His shirt was unbuttoned, revealing the tanned expanse of his tightly muscled torso, and his hair was alive with filaments of bronze, copper, and obsidian under the glaring sun. He was grinning down at me, more carefree than I had ever seen.
“The sea suits you,” I told him. “You look like a modern-day pirate.”
He laughed a little too hard at my quip, but I figured it was just the brightness of the day and the fact that we got to spend it together after barely any quality time since the Pitti Palace gala.
I moved over a bit so he could sit beside me on the blue-cushioned daybed built into the bow of the boat beneath the swollen sails.
“So you have a boat.”
“I have a boat,” he agreed, leaning back on his palms to tip his face into the sun the way I had.
“A very large, lovely boat named Salacia ,” I continued.
A minute Italianate shrug. “She was Neptune’s consort, goddess of the sea. Only fools name their vessels after him. Anyone who has ever spent any time on the ocean knows she is and could only be a woman.”
I laughed at his drollness. “This is my first time on the ocean, so I’ll take your word for it.”
“You seem very at ease for your first time,” he said and then rolled his eyes at my eyebrow wiggle and added, “First time at sea .”
“Lake life,” I explained. “My parents have a boat, nothing like this, just a ski boat we keep on Gun Lake during the summers.
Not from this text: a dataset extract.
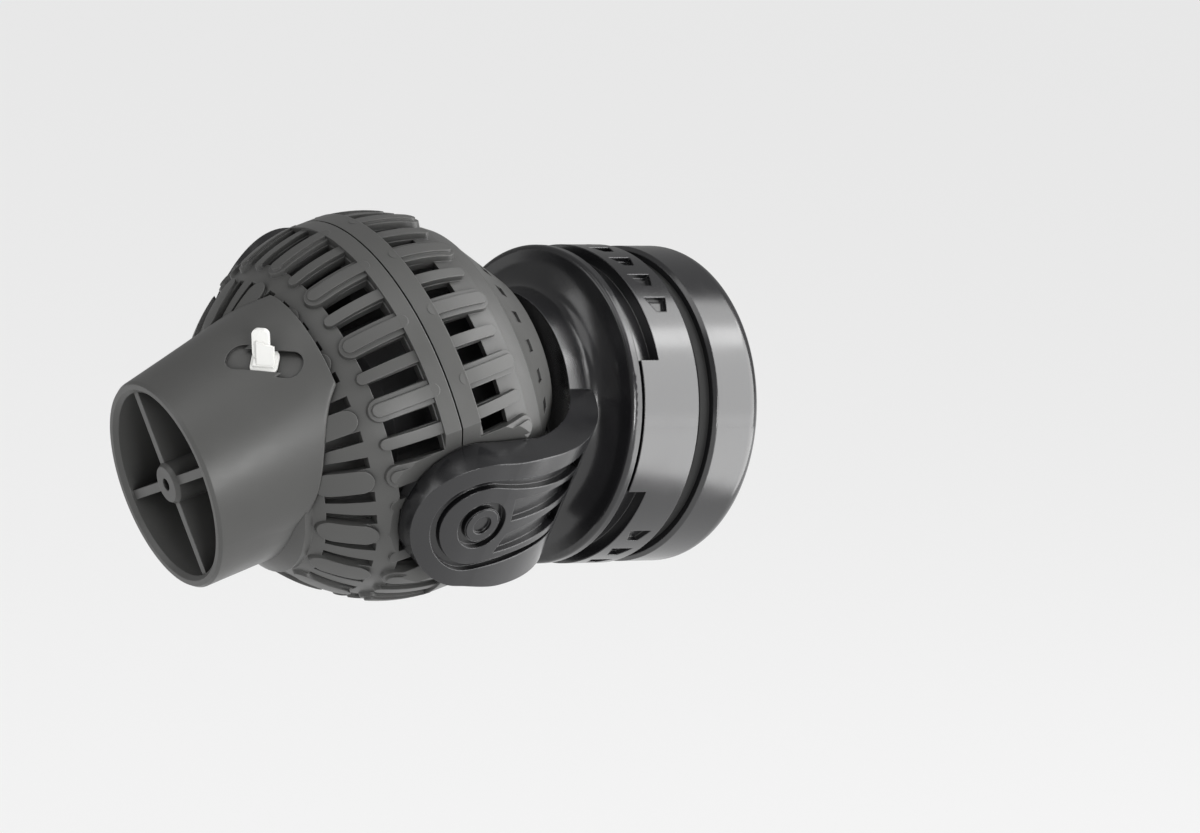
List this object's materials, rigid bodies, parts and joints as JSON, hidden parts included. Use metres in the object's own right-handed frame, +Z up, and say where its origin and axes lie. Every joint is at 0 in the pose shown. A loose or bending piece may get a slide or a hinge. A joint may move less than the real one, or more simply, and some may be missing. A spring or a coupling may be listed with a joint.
{
  "type": "wave maker pump",
  "caption": "Ball-shaped slotted circulation pump with a tapered outlet nozzle, tilting in a forked swivel arm on a two-part magnetic glass mount.",
  "frame": {"origin": "centre of the glass-contact plane, midway between the wet and dry rubber pads, on the mount axis", "axes": "+Y along the mount axis, from the pump through the glass to the dry magnet; +Z up; +X completes the right-handed frame"},
  "size_m": [0.1032, 0.1492, 0.0908],
  "materials": {
    "ball_plastic": "satin moulded",
    "arm_plastic": "semi-gloss moulded",
    "case_plastic": "gloss",
    "latch_plastic": "satin",
    "inner_plastic": "matte moulded",
    "propeller_plastic": "satin moulded",
    "potting": "cast resin",
    "rubber": "matte",
    "stainless": "brushed",
    "plated_steel": "zinc plated",
    "core_steel": "laminated, varnished",
    "copper": "enamelled copper wire",
    "magnet": "sintered magnet",
    "ceramic": "polished"
  },
  "bodies": {
    "glass_mount": {"wet_magnet_case": "case_plastic", "wet_magnet_cover": "case_plastic", "wet_steel_plate": "plated_steel", "wet_magnet_ring": "magnet", "wet_rubber_pad": "rubber", "swivel_washer": "stainless", "swivel_screw": "stainless"},
    "swivel_yoke": {"yoke_frame": "arm_plastic", "pivot_pins": "arm_plastic"},
    "pump_head": {"front_cage": "ball_plastic", "rear_cage": "ball_plastic", "cage_screws": "stainless", "pivot_hubs": "inner_plastic", "nozzle": "ball_plastic", "motor_housing": "inner_plastic", "stator_core": "core_steel", "stator_coils": "copper", "potting_disc": "potting", "motor_cap": "inner_plastic", "cap_seal": "rubber", "motor_screws": "stainless", "rear_bush": "ceramic", "rear_bush_holder": "inner_plastic", "front_bush": "ceramic", "cable_gland": "rubber"},
    "latch": {"latch_slider": "latch_plastic"},
    "impeller": {"impeller_shaft": "ceramic", "rotor_magnet": "magnet", "propeller": "propeller_plastic"},
    "dry_magnet": {"dry_magnet_case": "case_plastic", "dry_steel_plate": "plated_steel", "dry_magnet_ring": "magnet", "dry_magnet_cover": "case_plastic", "dry_rubber_pad": "rubber"}
  },
  "joints": [
    {"name": "swivel", "type": "hinge", "parent": "glass_mount", "child": "swivel_yoke", "pos_m": [0, -0.02, 0], "axis": [0, 1, 0], "continuous": true},
    {"name": "tilt", "type": "hinge", "parent": "swivel_yoke", "child": "pump_head", "pos_m": [0, -0.07, 0], "axis": [0.9026, 0, -0.4305], "range_deg": [-103, 57]},
    {"name": "impeller_spin", "type": "hinge", "parent": "pump_head", "child": "impeller", "pos_m": [0, -0.07, 0], "axis": [-0.1682, -0.9205, -0.3527], "continuous": true},
    {"name": "latch_slide", "type": "slide", "parent": "pump_head", "child": "latch", "axis": [-0.8289, -0.5565, -0.0559], "range_m": [-0.005, 0.005]},
    {"name": "dry_magnet_pull", "type": "slide", "parent": "glass_mount", "child": "dry_magnet", "axis": [0, 1, 0], "range_m": [0, 0.015]}
  ]
}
It’s beautiful there. In fact, before I came to Italy, it was my happy place.”
He hummed, eyes closed, and my breath caught at how beautiful he was, sitting on the gently rocking boat with his throat bared and his hair falling back from his tipped forehead in perfect waves.
I gave in to temptation and drew the line of his Roman nose with my fingertip and then pressed it into the divot above his lips.
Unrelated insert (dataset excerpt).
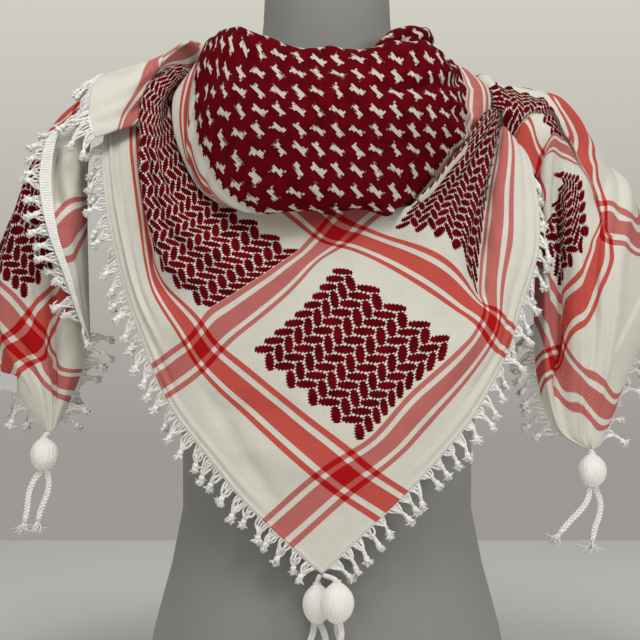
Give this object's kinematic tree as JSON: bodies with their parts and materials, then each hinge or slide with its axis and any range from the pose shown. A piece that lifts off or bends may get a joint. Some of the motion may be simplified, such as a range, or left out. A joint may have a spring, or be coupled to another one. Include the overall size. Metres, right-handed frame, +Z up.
{
  "type": "keffiyeh headscarf on dress form",
  "caption": "Red and white woven cotton keffiyeh with knotted fringe and tassel balls, wound round a grey limbless dress form.",
  "frame": {"origin": "centre of the dress form's flat base", "axes": "+Z up the form, the scarf's front faces -Y, +X to the viewer's right"},
  "size_m": [0.5727, 0.2739, 0.664],
  "materials": {
    "printed_cotton": "woven cotton in ivory white and dark red, matt",
    "white_thread": "plied cotton thread",
    "grey_jersey": "fine grey jersey over foam",
    "label_tape": "plain woven tape"
  },
  "bodies": {
    "root": {"dress_form": "grey_jersey", "front_panel": "printed_cotton", "left_margin": "printed_cotton", "left_fold": "printed_cotton", "right_fold": "printed_cotton", "cowl": "printed_cotton", "neck_roll": "printed_cotton", "back_wrap_over": "printed_cotton", "back_wrap_under": "printed_cotton", "left_shoulder": "printed_cotton", "right_shoulder": "printed_cotton", "left_tail": "printed_cotton", "left_tail_flap": "printed_cotton", "right_tail": "printed_cotton", "fringe_front_left": "white_thread", "fringe_front_right": "white_thread", "fringe_left_shoulder": "white_thread", "fringe_left_tail_flap": "white_thread", "fringe_left_tail_inner": "white_thread", "fringe_left_tail_outer": "white_thread", "fringe_right_tail_inner": "white_thread", "fringe_right_tail_outer": "white_thread", "tassel_front_a": "white_thread", "tassel_front_b": "white_thread", "tassel_left_tail": "white_thread", "tassel_right_tail": "white_thread", "label": "label_tape"}
  },
  "joints": []
}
He shocked me into laughter by snapping his teeth at me.
“My happy place was Villa Romano,” he said without opening his eyes, and I froze, afraid that if I moved I would scare him into stopping.
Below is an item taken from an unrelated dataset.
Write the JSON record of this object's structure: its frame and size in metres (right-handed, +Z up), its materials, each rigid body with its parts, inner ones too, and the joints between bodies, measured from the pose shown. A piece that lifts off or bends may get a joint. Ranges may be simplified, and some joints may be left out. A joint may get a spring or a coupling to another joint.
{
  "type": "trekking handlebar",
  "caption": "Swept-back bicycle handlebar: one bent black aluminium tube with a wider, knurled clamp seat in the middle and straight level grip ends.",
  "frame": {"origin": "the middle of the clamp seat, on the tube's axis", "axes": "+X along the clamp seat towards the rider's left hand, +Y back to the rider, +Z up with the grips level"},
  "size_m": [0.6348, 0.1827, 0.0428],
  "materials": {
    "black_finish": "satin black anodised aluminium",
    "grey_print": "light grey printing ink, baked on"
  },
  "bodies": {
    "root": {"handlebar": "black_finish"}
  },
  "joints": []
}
He revealed so little about his life that every kernel felt like gold.
“I grew up running barefoot through the acres of trees, and each orchard was its own oasis. We played nascondino , like tag, in the olive grove because it had the best hiding places, and gioco delle biglie in the barn beside the vineyard. In the summer we were constantly trying to keep up with the ripening fruit, visiting every day to fill baskets and bowls with plums, peaches, and apricots. Sometimes, we would lay under the trees and gorge ourselves until we were sick.” He made a face.
“I did not eat apricots for two years after I turned twelve.”
My laugh was soft because I didn’t want him to stop talking.
“My mother was the ultimate host, and we always had people over for every meal. Sometimes, I was sure even she did not know where they came from. But it was fun as a boy to meet strangers from all over Italy and beyond.” He cracked a lid open.
“Did I tell you that I speak German, Spanish, and Greek as well?”
“Show-off,” I muttered with faux bitterness.
His lids lowered, and he grinned again. When he lay down, he tugged me into his side, running his fingers idly through my hair.
“You speak about the villa like it isn’t your happy place anymore,” I noted, tracing the boxed muscles of his abs to watch the way his belly contracted at the ticklish sensation.
There was such a long pause, I thought he wouldn’t go on.
But then, “I did not have a father like you do who cared about my health and safety. If I was not his puppet, I could not be his son.”